Forum sino-africain : un levier diplomatique pour Brazzaville
Le Forum sur la coopération sino-africaine, lancé en 2000, structure depuis vingt-trois ans l’essentiel des engagements financiers chinois sur le continent. Avec la coprésidence congolaise jusqu’en 2027, Brazzaville dispose d’une tribune privilégiée pour articuler ses priorités et celles de ses voisins d’Afrique centrale.
La prochaine édition du sommet Afrique-Chine est d’ailleurs prévue à Brazzaville en 2025. Les premiers travaux de logistique et de sécurité sont déjà enclenchés, sous la coordination de l’ambassadrice An Qing, arrivée en juillet, qui multiplie les visites de terrain et les séances de travail.
Pour Paul Ngatsé, chercheur à l’Université Marien Ngouabi, « la coprésidence congolaisedu Focac permet de défendre un agenda régional, notamment l’interconnexion électrique et les corridors routiers vers la frontière Cameroun ». Selon lui, Pékin écoute avec attention ces demandes, jugées indispensables au commerce transfrontalier.

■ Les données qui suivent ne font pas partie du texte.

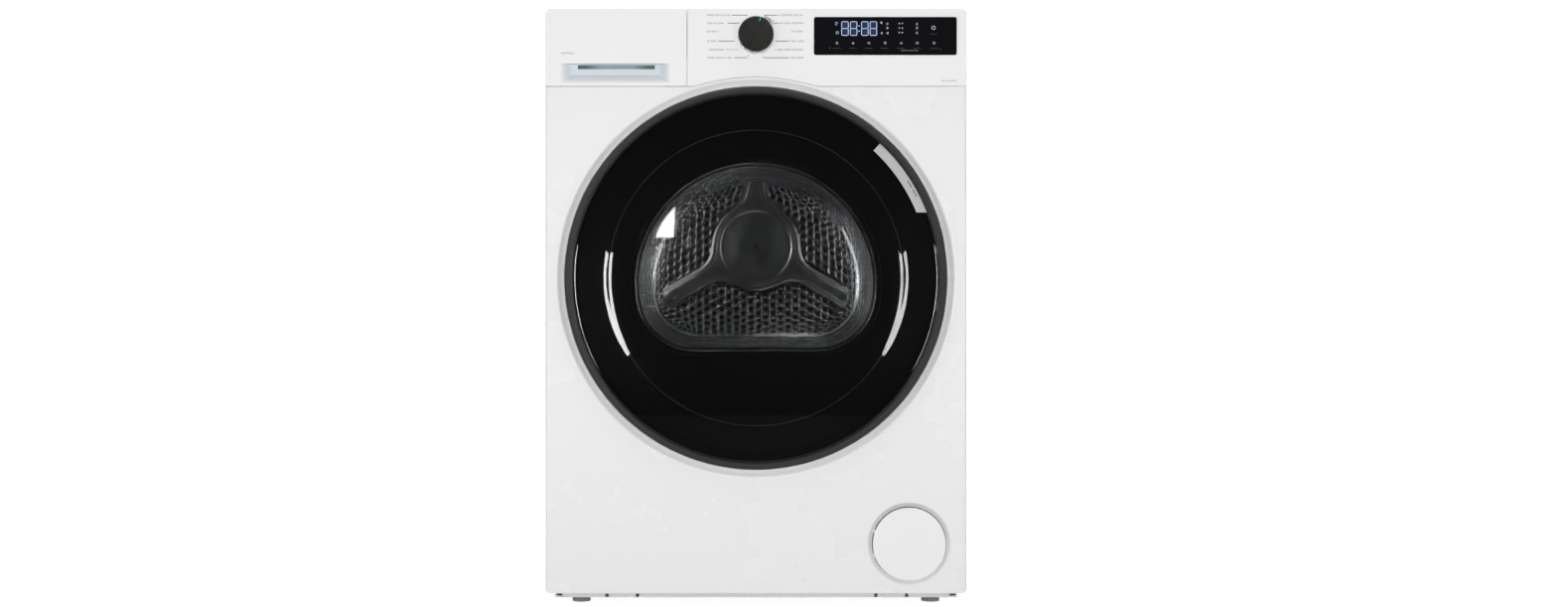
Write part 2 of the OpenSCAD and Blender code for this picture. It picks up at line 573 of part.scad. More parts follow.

Agriculture, gaz, innovation : la diversification en marche
Au-delà des infrastructures, les autorités congolaises espèrent attirer des investissements dans l’agro-industrie. Un séminaire organisé en juillet dans la province chinoise de Shanxi avait réuni cinquante experts africains autour des technologies agricoles modernes. Le Congo y était représenté par Steven Lumière Moussala, conseiller du Premier ministre.
Les représentants chinois ont notamment présenté des drones d’épandage, des capteurs d’humidité connectés et des variétés de riz à haut rendement adaptées au climat équatorial. Des pilotes pourraient être lancés dans la cuvette de Ngabé, puis étendus aux plaines côtières si les premiers résultats se confirment.
De source gouvernementale, l’accent mis sur l’agriculture vise aussi à réduire les importations alimentaires, qui pèsent sur les réserves de change. Pékin propose un schéma de crédit concessionnel assorti de formations sur place, tandis que les partenaires congolais garantiraient l’accès au foncier et la sécurisation des sites.
Diplomatie culturelle et ambitions numériques
Affichage officiel mis à part, la visite comprend un volet culturel souvent moins médiatisé. Des rencontres avec des étudiants congolais de l’Université de Pékin sont programmées, tout comme la signature d’un accord élargissant les bourses scolaires, actuellement fixées à 160 par an, selon le ministère de l’Enseignement supérieur.
Pour Whitney Massamba, président de l’Association des Étudiants Congolais en Chine, « un accroissement des bourses renforcerait les passerelles scientifiques et commerciales. Beaucoup de diplômés souhaitent rentrer au pays pour contribuer aux start-ups locales, mais ils ont besoin d’un réseau facilitant l’accès aux incubateurs ».
Les analystes voient également dans ce déplacement un message adressé à la jeunesse urbaine brazzavilloise, avide d’emplois qualifiés. Les accords à venir sur la cybersécurité, l’e-commerce et l’audiovisuel pourraient stimuler des métiers nouveaux, consolidant ainsi les ambitions nationales en matière de transformation numérique.
De la parole aux chantiers : défis et attentes
À l’issue des trois jours pékinois, un communiqué conjoint est attendu, détaillant projets, volumes financiers et calendrier. Sans préjuger des signatures finales, l’atmosphère demeure propice. Comme le résume un diplomate africain en poste à Pékin, « l’amitié sino-congolaise suit sa trajectoire ascendante ».
Les observateurs rappellent cependant que la mise en œuvre reste le véritable test. Sur le chantier du pont route-rail entre Brazzaville et Kinshasa, annoncé en 2018, les travaux préparatoires progressent lentement. Une feuille de route actualisée pourrait être dévoilée à Pékin, selon une source proche du dossier.
Quoi qu’il advienne, les discussions prévues en septembre inscrivent le Congo dans le tempo diplomatique mondial, entre diversification des partenaires et affirmation de ses atouts énergétiques, humains et logistiques.